Here are the details:
Hardware:
Supermicro H8DCL-iF 16GB ECC RAM 2x CPU AMD Opteron(tm) Processor 4334 OS Disk - WDC WD10EZEX-08M2NA0 (1TB) 7200 rpm SATA drive @ 3.0Gb/s connected to the mobo SATA controller: Advanced Micro Devices, Inc. [AMD/ATI] SB7x0/SB8x0/SB9x0 SATA Controller [AHCI mode]
Software:
Ubuntu 14.04.3 LTS Linux sequoia 3.13.0-61-generic #100-Ubuntu SMP Wed Jul 29 11:21:34 UTC 2015 x86_64 x86_64 x86_64 GNU/Linux ZFS version: 0.6.4.2-1~trusty
Zpool Hardware Info:
2x Marvell Technology Group Ltd. 88SE9480 SAS/SATA 6Gb/s RAID controller (rev c2) 6x HGST HDN724040ALE640 (4TB) 7200 rpm SATA drive @ 6.0Gb/s connected to Marvel Controllers 2x SanDisk SDSSDRC032G (32GB) SSD SATA drive @ 6.0GB/s connected to Marvel Controllers
Zpool:
ZFS tuning:
options zfs zfs_arc_max=8589934592
Benchmark:
running lots of rsync backup jobs
Results:
After a couple of hours of running, arc_adapt starts taking 100% CPU. When this happens, the system runs out of RAM and starts swapping to the OS disk. The swapping is so severe that no other processes can access the OS disk and the system has to be power cycled in order to get it running again.
Solution (I hope):
I found a reply to https://github.com/zfsonlinux/zfs/issues/3320 by @kernelOfTruth that mentioned Tobi Oetiker's article on preserving buffer state cache http://insights.oetiker.ch/linux/fadvise/ which looked like it would solve the problem. The reply mentioned using rsync with Tobi's fadvise patch (--drop-cache) and that looked great. However, applying that patch on the backup server and using the --drop-cache option, would require that I install a version of rsync with the patch on all systems being backed up.

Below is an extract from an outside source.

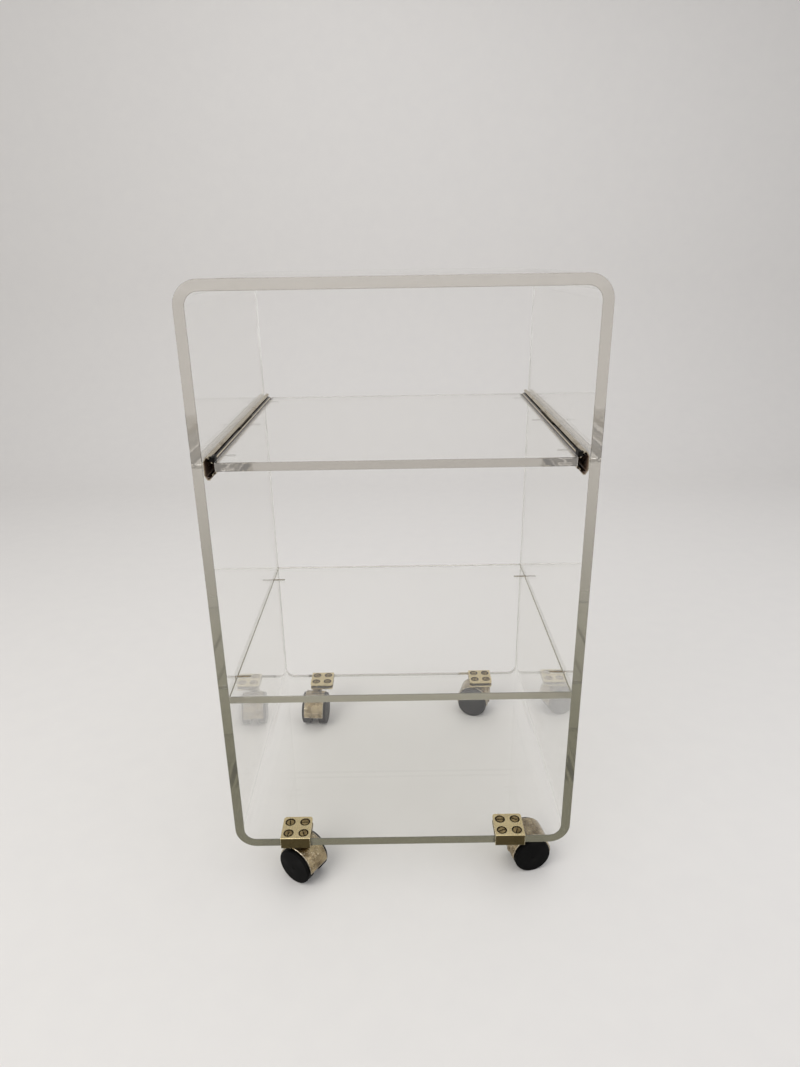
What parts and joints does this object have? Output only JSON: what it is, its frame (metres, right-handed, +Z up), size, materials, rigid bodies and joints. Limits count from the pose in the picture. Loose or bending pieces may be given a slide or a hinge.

I started looking for references to that patch in the rsync mailing list and came upon a this bug entry: https://bugzilla.samba.org/show_bug.cgi?id=9560#C3
It appears that @FeH took Tobi's rsync patch and built a wrapper called nocache https://github.com/Feh/nocache This wrapper appears to solve the problem and I don't have to package and upgrade rsync on all of the hosts that are being backed up....
YMMV Comments apreciated.... Thanks!